(Nassau) Le premier ministre Justin Trudeau a annoncé une nouvelle série de mesures en soutien à Haïti, jeudi, aux Bahamas, notamment une aide humanitaire et certains navires de guerre pour aider à la surveillance.

Mais il s’est abstenu de proposer le type de force militaire que le premier ministre haïtien non élu Ariel Henry demande, alors que certains observateurs l’exhortent à ne pas adhérer à la suggestion d’une telle intervention militaire étrangère.

M. Trudeau a déclaré lors d’une réunion de 20 dirigeants de la communauté des Caraïbes (CARICOM) que le Canada fournira 12,3 millions en nouvelle aide humanitaire au pays déchiré par la crise et 10 millions à l’Organisation internationale pour les migrations pour soutenir les migrants dans la région.
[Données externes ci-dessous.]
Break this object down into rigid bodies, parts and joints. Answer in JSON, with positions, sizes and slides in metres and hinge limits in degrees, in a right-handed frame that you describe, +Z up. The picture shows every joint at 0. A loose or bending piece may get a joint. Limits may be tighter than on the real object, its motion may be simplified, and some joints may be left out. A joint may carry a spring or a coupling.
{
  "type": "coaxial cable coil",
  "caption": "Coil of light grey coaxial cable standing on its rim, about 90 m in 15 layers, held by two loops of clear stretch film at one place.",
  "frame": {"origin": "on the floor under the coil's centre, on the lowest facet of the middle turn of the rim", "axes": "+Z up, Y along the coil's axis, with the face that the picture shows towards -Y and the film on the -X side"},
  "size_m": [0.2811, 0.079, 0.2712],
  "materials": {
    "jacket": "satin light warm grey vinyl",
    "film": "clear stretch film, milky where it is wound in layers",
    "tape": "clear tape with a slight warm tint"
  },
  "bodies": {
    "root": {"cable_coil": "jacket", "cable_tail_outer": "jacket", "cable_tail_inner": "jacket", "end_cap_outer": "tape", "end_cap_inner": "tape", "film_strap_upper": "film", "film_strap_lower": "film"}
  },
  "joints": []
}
Le Canada est prêt à aider. Mais nous savons par expérience difficile que la meilleure chose que nous puissions faire pour aider est de permettre aux leaders haïtiens eux-mêmes de tracer la voie de sortie de cette crise.

Justin Trudeau, premier ministre du Canada

M. Trudeau a également promis d’envoyer des navires de la Marine royale canadienne sur la côte haïtienne, à la suite de survols de surveillance plus tôt cette année et d’un plan existant visant à envoyer davantage de véhicules blindés.

Ottawa redéploiera les NCSM Glace Bay et Moncton depuis l’Afrique de l’Ouest, ainsi que leurs 90 marins, a annoncé le ministère de la Défense. Ils effectueront des « patrouilles de présence » axées sur les eaux autour de la capitale, Port-au-Prince.

« On sait que d’avoir une présence maritime dans la baie va […] certainement dissuader les gangs d’utiliser la mer pour continuer leurs efforts de violence contre […] le peuple haïtien », a dit M. Trudeau en réponse à une question sur la pertinence de l’envoi de navires.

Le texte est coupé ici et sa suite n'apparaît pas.